To condemn crypto because of immorality and misdeed is to sacrifice progress at the altar of folly.

Put simply, that which killed FTX was not crypto, itself, but rather that fatal mix of hubris and greed all too common to humanity.

To say that the FTX debacle proves crypto will never work is similar to arguing that Enron’s downfall showed energy futures contracts will never work. It’s just not true.

Ethereum creator Vitalik Buterin put it well:


Unfortunately, this is not anything new. It’s a tale as old as time.

Look no further than Gordon Gekko in Wall Street:

Or John Tuld in the most realistic Wall Street film of all time, Margin Call:

Though the above clip is worth a watch in full, the below excerpt—emphasis mine—is vital:

So you think we might have put a few people out of business today. That it's all for naught.

You've been doing that every day for almost forty years, Sam.

And if this is all for naught then so is everything out there [points to the skyline of New York City].

It's just money; it's made up. Pieces of paper with pictures on it so we don't have to kill each other just to get something to eat.

It's not wrong. And it's certainly no different today than it’s ever been. 1637, 1797, 1819, 37, 57, 84, 1901, 07, 29, 1937, 1974, 1987–Jesus, didn't that fucker fuck me up good–92, 97, 2000 and whatever we want to call this.

It's all just the same thing over and over; we can't help ourselves. And you and I can't control it or stop it, or even slow it, or even ever-so-slightly alter it. We just react.

Where there’s smoke, there’s certainly fire. That said, a fire can start in many different ways: a gas leak, a short circuit, or a toddler with matches.

Per Occam’s Razor, that’s likely what happened here. The ashes of this collapse derive from the mishandling of useful tool (i.e. crypto, or the matches) by unsteady hands (i.e. SBF, or the toddler). Unfortunately, he damn near took the entire house down with him.

SBF is neither mastermind nor maniac.

He is no more than sheltered, immoral child who succumbed to the temptations of greed and hubris. What’s more, much like an immature kid, he refuses to admit wrongdoing or take any sort of accountability.

C.S. Lewis’ Surprised by Joy says it far better than I ever could:

I am here struck by the curious mixture of justice and injustice in our lives.
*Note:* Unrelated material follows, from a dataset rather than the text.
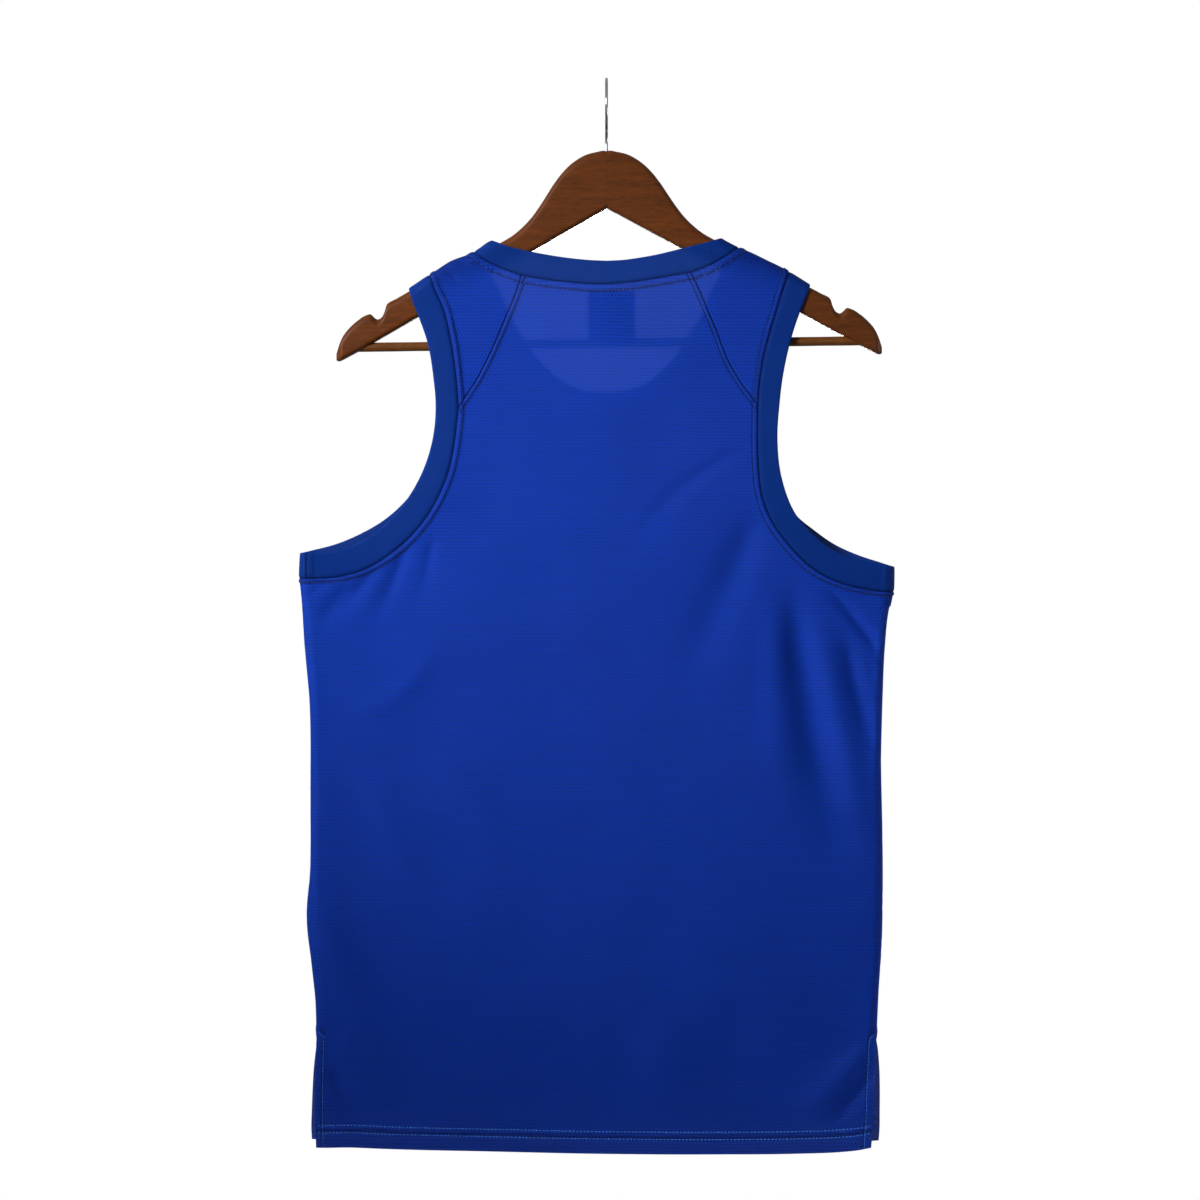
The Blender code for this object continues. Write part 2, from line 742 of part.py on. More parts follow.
def arm_section(top, bottom):
    """Return y and z round one upright cut through an arm, rounded over at both edges."""
    half = ARM_THICK / 2
    room = (top - bottom) * RIDGE_COS / 2
    high, low = min(ARM_TOP_ROUND, room * 0.98), min(ARM_UNDER_ROUND, room * 0.98)
    angles = np.radians(np.linspace(0, 90, 5))
    upper = [(half - high + high * math.sin(a), top - high * (1 - math.cos(a)) / RIDGE_COS) for a in angles]
    lower = [(half - low + low * math.sin(a), bottom + low * (1 - math.cos(a)) / RIDGE_COS) for a in angles]
    right = upper + lower[::-1]
    left = [(-y, z) for y, z in right[::-1]]
    return np.array(right + left)


def make_arm(side, name):
    """Make one arm of the hanger as a run of upright sections, with its end caps."""
    sections = []
    for out, top, bottom in ARM_ROWS:
        around = arm_section(top, bottom)
        x, z = tilt(np.full(len(around), side * out), around[:, 1])
        sections.append(np.stack((x, around[:, 0], z), axis=-1))
    count = len(sections[0])
    points = np.concatenate(sections)
    faces = [tuple(range(count)), tuple(range(len(points) - 1, len(points) - count - 1, -1))]
    for i in range(len(sections) - 1):
        for k in range(count):
            a, b = i * count + k, i * count + (k + 1) % count
            faces.append((b, a, a + count, b + count))
    return new_object(name, points, faces, WOOD_BROWN)


def tube(centres, radius, sides):
    """Return points and faces of a round rod along centres, which lie in one plane through X or in YZ."""
    centres = np.asarray(centres, dtype=float)
    along = np.gradient(centres, axis=0)
    along /= np.linalg.norm(along, axis=1, keepdims=True)
    flat = np.ptp(centres[:, 0]) < 1e-6
    square = np.array((1.0, 0.0, 0.0)) if flat else np.array((0.0, 1.0, 0.0))
    other = np.cross(along, square)
    turns = np.linspace(0, 2 * math.pi, sides, endpoint=False)
    rings = centres[:, None] + radius * (
        np.cos(turns)[None, :, None] * square + np.sin(turns)[None, :, None] * other[:, None]
    )
    faces = [tuple(range(sides)), tuple(range(len(centres) * sides - 1, (len(centres) - 1) * sides - 1, -1))]
    for i in range(len(centres) - 1):
        for k in range(sides):
            a, b = i * sides + k, i * sides + (k + 1) % sides
            faces.append((b, a, a + sides, b + sides))
    return rings.reshape(-1, 3), faces


def bar_ends():
    """Return the two ends of the bar's centre line."""
    x, z = tilt(np.array((-BAR_HALF, BAR_HALF)), np.full(2, BAR_DROP))
    return np.stack((x, np.zeros(2), z), axis=-1)


def hook_line():
    """Return the wire's centre line: up the shank, a small bend, then round the loop to the tip."""
    radius = HOOK_INNER_RADIUS + WIRE_RADIUS
    centre = -HOOK_INNER_RADIUS
    start = math.radians(HOOK_START)
    turn = start - math.pi
    bend = -radius * math.cos(start) / (1 - math.cos(turn))
    bend_low = centre + radius * math.sin(start) - bend * math.sin(turn)
    foot = HANGER_CENTRE[1] - SHANK_DEPTH
    line = [(0.0, 0.0, z) for z in np.linspace(foot, bend_low, 4)[:-1]]
    for a in np.linspace(0, turn, 6)[:-1]:
        line.append((0.0, -bend * (1 - math.cos(a)), bend_low + bend * math.sin(a)))
    for a in np.radians(np.linspace(HOOK_START, HOOK_END, 26)):
        line.append((0.0, radius * math.cos(a), centre + radius * math.sin(a)))
    return line


def cut(thing, cutter):
    """Take the cutter's shape out of thing."""
    cutter.hide_render = True
    cutter.display_type = "WIRE"
    modifier = thing.modifiers.new("hole", "BOOLEAN")
    modifier.operation = "DIFFERENCE"
    modifier.solver = "EXACT"
    modifier.object = cutter


def make_hanger():
    """Make the two arms, the bar between their undersides and the hook in their tops."""
    arms = [make_arm(-1, "hanger_arm_left"), make_arm(1, "hanger_arm_right")]
    ends = bar_ends()
    reach = (ends[1] - ends[0]) * BAR_FIT / (2 * BAR_HALF)
    new_object("hanger_bar", *tube(np.linspace(ends[0], ends[1], 3), BAR_RADIUS, BAR_SIDES), BAR_BROWN)
    hole = (ends[0] - reach, ends[1] + reach)
    bar_hole = new_object("bar_hole", *tube(np.linspace(*hole, 3), BAR_RADIUS + BAR_FIT, BAR_SIDES), BAR_BROWN)
    line = hook_line()
    new_object("hanger_hook", *tube(line, WIRE_RADIUS, WIRE_SIDES), WIRE_CHROME)
    deep = (0.0, 0.0, line[0][2] - SHANK_FIT)
    high = (0.0, 0.0, HANGER_CENTRE[1] + SHANK_DEPTH)
    shank_hole = new_object("shank_hole", *tube((deep, high), WIRE_RADIUS + SHANK_FIT, WIRE_SIDES), WIRE_CHROME)
    for arm in arms:
        cut(arm, bar_hole)
        cut(arm, shank_hole)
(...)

We are blamed for our real faults but usually not on the right occasions.


When we gaze at ourselves in the looking glass, we ought not focus on the splinter that is web3, but rather the plank that is human fallibility.

If anything, this catastrophe represents the failure of subjective, centralized financial infrastructure, not objective, decentralized cryptographic innovation.

Just like the fall of Enron and LTCM’s blow up, we compromised and saw what we wanted to see, not what was actually in front of us.

On that note, I stand firmly by what I wrote months before:

The disintermediation of trust, from partial third parties to objective mathematics and cryptography, represents an innovation the likes of which I have never seen in my young life.

With that, I leave you in the steady hands of Fred Wilson and Katie Haun:

The most important software innovation of the last decade, which started with the Bitcoin white paper fourteen years ago, is the emergence of open-source software and decentralized protocols that are the foundation of web3. These protocols have survived recent market volatility. It is the promise of software that is not controlled by a company, but instead by an open-source community with built-in safeguards and increased transparency relative to today’s tech and financial systems, that gives us so much confidence in the future of web3…

When web3 becomes a credible alternative to web2 for the masses, large centralized companies like Facebook, Apple, Amazon, and Google will have to compete for access to our data thus redefining how we use the web. Software development will be more open-source and composable. And large financial institutions like banks and brokerage firms (which includes the FTXs of the world) will no longer control our assets and lend them out without our permission.

This is another hard moment for web3 and we will see negative headlines about “crypto” for some time. But it’s important to remember that these headlines are all about the speculating/trading part of web3. The much more important underlying software innovation continues unabated. And that is what we remain so excited about and will continue to fund and champion.